Safety Below?Lava may obliterate cities and ash-clouds kill every living thing on the surface but this is a magical world. There are deep-dwelling races who may not even notice the fate of the surface world. What happens to those races when tens of thousands of humans and elves seek shelter deep underground? Turning the party into refugees who must lead survivors to shelter offers many possibility for both traditional dungeon exploration and role-playing opportunities as they struggle to negotiate with the races already below the surface.

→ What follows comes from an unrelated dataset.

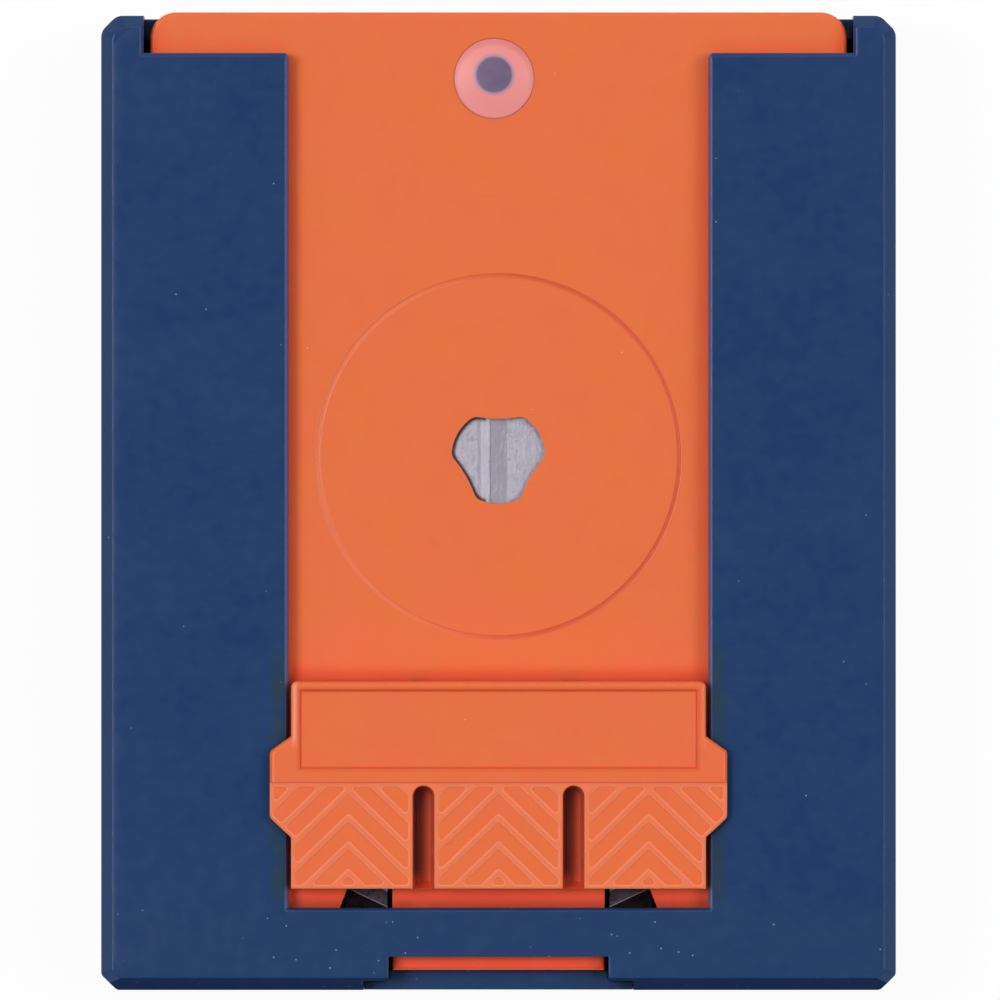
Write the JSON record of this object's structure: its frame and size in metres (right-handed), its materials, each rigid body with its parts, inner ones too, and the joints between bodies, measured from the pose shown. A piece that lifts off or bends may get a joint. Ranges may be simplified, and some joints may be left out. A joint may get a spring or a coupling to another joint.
{
  "type": "stud finder",
  "caption": "Pocket magnetic stud finder: navy sleeve with an orange thumb-driven slide, sight hole over a floating magnet, indicator lens and a coin cell drawer.",
  "frame": {"origin": "middle of the sleeve's flat back, on the face that goes against the wall", "axes": "+Z out of the front face, +Y towards the sleeve's open mouth and the way the slide moves out, +X to the right seen from the front"},
  "size_m": [0.0636, 0.0783, 0.0173],
  "materials": {
    "navy_plastic": "fine moulded texture",
    "orange_plastic": "fine moulded texture",
    "grip_plastic": "moulded, slightly worn on the ridges",
    "lens_plastic": "translucent, polished dome",
    "led_plastic": "clear epoxy with a smoky tint",
    "black_plastic": "moulded",
    "board_laminate": "solder mask",
    "chip_plastic": "moulded",
    "ceramic": "fired",
    "steel_screw": "zinc plated",
    "spring_steel": "rolled strip",
    "pot_steel": "nickel plated, drawn",
    "ferrite": "pressed and fired",
    "contact_brass": "gold flashed",
    "tinned_wire": "tinned",
    "cell_steel": "stamped"
  },
  "bodies": {
    "case": {"front_frame": "navy_plastic", "rear_shell": "navy_plastic", "case_screws": "steel_screw"},
    "carriage": {"carriage_plate": "orange_plastic", "thumb_pad": "grip_plastic", "pad_screws": "steel_screw", "carriage_tray": "orange_plastic", "tray_screws": "steel_screw", "led_lens": "lens_plastic", "indicator_led": "led_plastic", "led_leads": "tinned_wire", "circuit_board": "board_laminate", "series_resistor": "ceramic", "driver_transistor": "chip_plastic", "smoothing_capacitor": "ceramic", "positive_contact": "contact_brass", "negative_contact": "contact_brass", "left_sensor_contact": "contact_brass", "right_sensor_contact": "contact_brass", "left_detent_spring": "spring_steel", "right_detent_spring": "spring_steel", "magnet_spring": "spring_steel"},
    "magnet": {"magnet_pot": "pot_steel", "magnet_disc": "ferrite", "magnet_carrier": "black_plastic", "contact_ring": "contact_brass"},
    "drawer": {"battery_drawer": "orange_plastic", "coin_cell": "cell_steel"}
  },
  "joints": [
    {"name": "carriage_slide", "type": "slide", "parent": "case", "child": "carriage", "axis": [0, 1, 0], "range_m": [0, 0.05], "deforming": ["left_detent_spring", "right_detent_spring"]},
    {"name": "magnet_float", "type": "slide", "parent": "carriage", "child": "magnet", "axis": [0, 0, -1], "range_m": [0, 0.0012], "stiffness_N_per_m": 200, "springref_m": -0.0015, "deforming": ["magnet_spring"]},
    {"name": "drawer_slide", "type": "slide", "parent": "carriage", "child": "drawer", "axis": [0, 1, 0], "range_m": [0, 0.022]}
  ]
}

One demographic who will be untroubled by the end of the world will be the undead. The lack of an eco-system is not a concern to them and as long as they stay clear of the lava, the end of the world will make no difference to your average lich. In the face of impending death, a lot of wizards and priests may find the idea of being a lich or mummy quite appealing. Vampires however the need to feed but the thick ash-clouds mean daylight is a lot less of an issue. It may be possible for a vampire cleric to keep a breeding population of humans alive though the apocalypse and there are plenty of humans who will volunteer to be cattle for vampires instead of dying. This throws up interesting possibilities for GMs and players. Starting as desperate cattle, can the characters survive long enough to become full vampires and take control?

Definitive Endings

At it’s heart, the doomed world offers GMs and players something rare in RPGs – a definitive and predictable end. These are adventures which won’t run out of steam when the character’s reach a certain level or people become bored with their characters. Everyone is going to die, all that matters is what the players do with that time that remains.